## GOAL OF THE EXERCISE:
Restate every line of the material, word for word.

## RECORDS SUPPLIED:
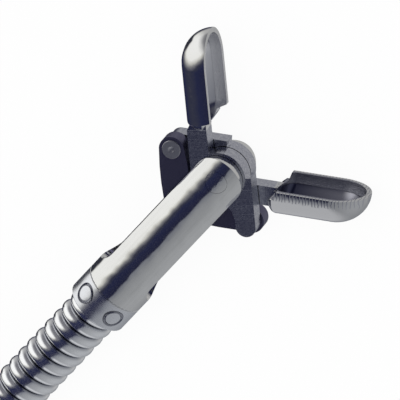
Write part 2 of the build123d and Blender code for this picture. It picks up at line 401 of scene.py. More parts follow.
@dataclass(frozen=True)
class SatinSteel(Metal):
    """Steel left satin by tumbling, with fine directionless grain.

    Real grain is finer: here it is drawn as coarse as it needs to show.
    """

    name: str
    colour: str
    roughness: float
    roughness_range: tuple[float, float] = (0.85, 1.2)
    grain: Noise = Noise(0.06, 3.0, 0.6)
    grain_limits: tuple[float, float] = (0.3, 0.7)
    grain_height_mm: float = 0.004

    def surface(self, tree: Tree) -> Inputs:
        """One colour, with the same grain in the normal and in the roughness.

        Args:
            tree: The material's node tree.

        Returns:
            The shader's inputs.
        """
        place = add_node(tree, "TexCoord", {}, "Object")
        grain = add_node(tree, "TexNoise", self.grain.at(place, MM))
        low, high = self.grain_limits
        least, most = self.roughness_range
        haze = add_node(tree, "MapRange", {
            "Value": grain, "From Min": low, "From Max": high,
            "To Min": self.roughness * least, "To Max": self.roughness * most})
        bump = add_node(tree, "Bump", {"Height": grain, "Distance": self.grain_height_mm * MM})
        return {"Base Color": self.colour, "Roughness": haze, "Normal": bump}


@dataclass(frozen=True)
class Zone:
    """What one zone of a surface looks like, each as a value or a socket; heights in millimetres."""

    colour: Any
    height_mm: Any
    roughness: Any

    def over(self, tree: Tree, below: Zone, mask: Socket) -> Zone:
        """This zone where the mask is 1, and the one below where it is 0.

        Args:
            tree: The material's node tree.
            below: The other zone.
            mask: The mask's socket.

        Returns:
            The two as one.
        """
        colour = add_node(tree, "Mix", {
            "Factor": mask, COLOUR_A: below.colour, COLOUR_B: self.colour}, **COLOUR_MIX)
        height_mm = add_node(tree, "Mix", {"Factor": mask, "A": below.height_mm, "B": self.height_mm})
        roughness = add_node(tree, "Mix", {"Factor": mask, "A": below.roughness, "B": self.roughness})
        return Zone(colour, height_mm, roughness)


@dataclass(frozen=True)
class JawPoint:
    """The shaded point on a jaw's own axes, in millimetres, as sockets of a node tree.

    Along is its distance from the pivot along the jaw, outward that from the plane of the rim, and
    across that from the jaw's middle plane.
    """

    tree: Tree
    place: Socket
    along: Socket
    outward: Socket
    across: Socket


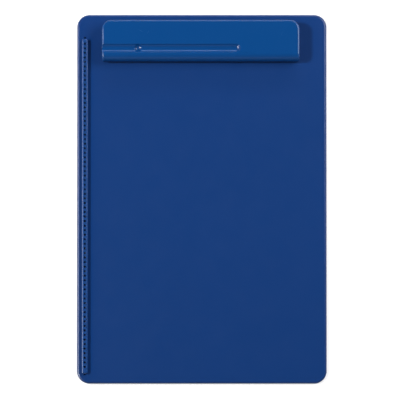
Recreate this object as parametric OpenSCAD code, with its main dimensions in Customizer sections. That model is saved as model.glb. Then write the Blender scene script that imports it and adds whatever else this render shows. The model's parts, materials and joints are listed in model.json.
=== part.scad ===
// Clipboard for A4 sheets: a moulded board with a dotted paper rail down its left edge
// and a long sprung clamp bar across its top, with a pen groove in the bar.
//
// X runs across the board, Y up the page towards the clamp bar, and Z up off the board.
// The origin is in the middle of the board, level with the face that it rests on.
// All sizes are in millimetres.

/* [Board] */
// Width of the board
board_w = 230; // [226:1:236]
// Length of the board
board_l = 340; // [334:1:350]
// Thickness of the board at its rim
board_t = 4; // [3.8:0.1:4.4]
// Corner radius of the board, seen from above
board_corner = 11.5; // [8:0.5:14]
// Rounding of the board's upper edge
board_edge = 2.4; // [1.6:0.1:2.6]
// Width of the rim that the board rests on
rim_w = 12; // [11:0.5:14]
// Depth of the hollow back inside the rim
back_depth = 1.2; // [1.1:0.1:1.4]

/* [Paper rail] */
// Width of the rail
rail_w = 5.6; // [5.2:0.1:6]
// Height of the rail above the board
rail_h = 3.8; // [3.2:0.1:4.2]
// Rounding of the rail's upper edges
rail_edge = 1.5; // [0.8:0.1:1.7]
// Distance between the dots along the rail
dot_pitch = 4.18; // [4:0.01:4.22]
// Number of dots
dot_count = 72; // [40:1:72]
// Diameter of a dot
dot_d = 2.1; // [1.4:0.1:2.3]
// Depth of a dot
dot_depth = 2.6; // [1:0.1:3.2]

/* [Clamp bar] */
// Width of the bar across the board
bar_w = 181; // [177:1:185]
// Depth of the bar from its back edge to its nose
bar_depth = 37.5; // [37:0.1:38]
// Height of the bar's top face above the board
bar_rise = 13; // [12.8:0.1:13.4]
// Wall thickness of the bar
bar_wall = 2.2; // [2:0.1:2.4]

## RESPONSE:
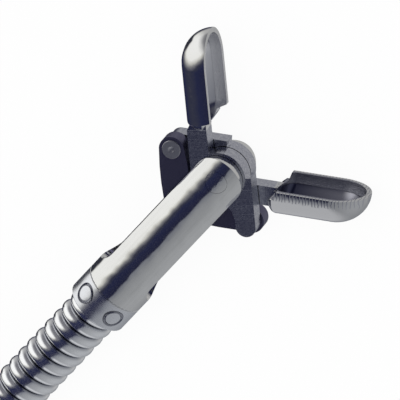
Write part 2 of the build123d and Blender code for this picture. It picks up at line 401 of scene.py. More parts follow.
@dataclass(frozen=True)
class SatinSteel(Metal):
    """Steel left satin by tumbling, with fine directionless grain.

    Real grain is finer: here it is drawn as coarse as it needs to show.
    """

    name: str
    colour: str
    roughness: float
    roughness_range: tuple[float, float] = (0.85, 1.2)
    grain: Noise = Noise(0.06, 3.0, 0.6)
    grain_limits: tuple[float, float] = (0.3, 0.7)
    grain_height_mm: float = 0.004

    def surface(self, tree: Tree) -> Inputs:
        """One colour, with the same grain in the normal and in the roughness.

        Args:
            tree: The material's node tree.

        Returns:
            The shader's inputs.
        """
        place = add_node(tree, "TexCoord", {}, "Object")
        grain = add_node(tree, "TexNoise", self.grain.at(place, MM))
        low, high = self.grain_limits
        least, most = self.roughness_range
        haze = add_node(tree, "MapRange", {
            "Value": grain, "From Min": low, "From Max": high,
            "To Min": self.roughness * least, "To Max": self.roughness * most})
        bump = add_node(tree, "Bump", {"Height": grain, "Distance": self.grain_height_mm * MM})
        return {"Base Color": self.colour, "Roughness": haze, "Normal": bump}


@dataclass(frozen=True)
class Zone:
    """What one zone of a surface looks like, each as a value or a socket; heights in millimetres."""

    colour: Any
    height_mm: Any
    roughness: Any

    def over(self, tree: Tree, below: Zone, mask: Socket) -> Zone:
        """This zone where the mask is 1, and the one below where it is 0.

        Args:
            tree: The material's node tree.
            below: The other zone.
            mask: The mask's socket.

        Returns:
            The two as one.
        """
        colour = add_node(tree, "Mix", {
            "Factor": mask, COLOUR_A: below.colour, COLOUR_B: self.colour}, **COLOUR_MIX)
        height_mm = add_node(tree, "Mix", {"Factor": mask, "A": below.height_mm, "B": self.height_mm})
        roughness = add_node(tree, "Mix", {"Factor": mask, "A": below.roughness, "B": self.roughness})
        return Zone(colour, height_mm, roughness)


@dataclass(frozen=True)
class JawPoint:
    """The shaded point on a jaw's own axes, in millimetres, as sockets of a node tree.

    Along is its distance from the pivot along the jaw, outward that from the plane of the rim, and
    across that from the jaw's middle plane.
    """

    tree: Tree
    place: Socket
    along: Socket
    outward: Socket
    across: Socket


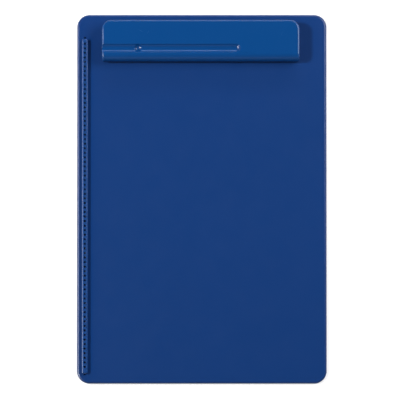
Recreate this object as parametric OpenSCAD code, with its main dimensions in Customizer sections. That model is saved as model.glb. Then write the Blender scene script that imports it and adds whatever else this render shows. The model's parts, materials and joints are listed in model.json.
=== part.scad ===
// Clipboard for A4 sheets: a moulded board with a dotted paper rail down its left edge
// and a long sprung clamp bar across its top, with a pen groove in the bar.
//
// X runs across the board, Y up the page towards the clamp bar, and Z up off the board.
// The origin is in the middle of the board, level with the face that it rests on.
// All sizes are in millimetres.

/* [Board] */
// Width of the board
board_w = 230; // [226:1:236]
// Length of the board
board_l = 340; // [334:1:350]
// Thickness of the board at its rim
board_t = 4; // [3.8:0.1:4.4]
// Corner radius of the board, seen from above
board_corner = 11.5; // [8:0.5:14]
// Rounding of the board's upper edge
board_edge = 2.4; // [1.6:0.1:2.6]
// Width of the rim that the board rests on
rim_w = 12; // [11:0.5:14]
// Depth of the hollow back inside the rim
back_depth = 1.2; // [1.1:0.1:1.4]

/* [Paper rail] */
// Width of the rail
rail_w = 5.6; // [5.2:0.1:6]
// Height of the rail above the board
rail_h = 3.8; // [3.2:0.1:4.2]
// Rounding of the rail's upper edges
rail_edge = 1.5; // [0.8:0.1:1.7]
// Distance between the dots along the rail
dot_pitch = 4.18; // [4:0.01:4.22]
// Number of dots
dot_count = 72; // [40:1:72]
// Diameter of a dot
dot_d = 2.1; // [1.4:0.1:2.3]
// Depth of a dot
dot_depth = 2.6; // [1:0.1:3.2]

/* [Clamp bar] */
// Width of the bar across the board
bar_w = 181; // [177:1:185]
// Depth of the bar from its back edge to its nose
bar_depth = 37.5; // [37:0.1:38]
// Height of the bar's top face above the board
bar_rise = 13; // [12.8:0.1:13.4]
// Wall thickness of the bar
bar_wall = 2.2; // [2:0.1:2.4]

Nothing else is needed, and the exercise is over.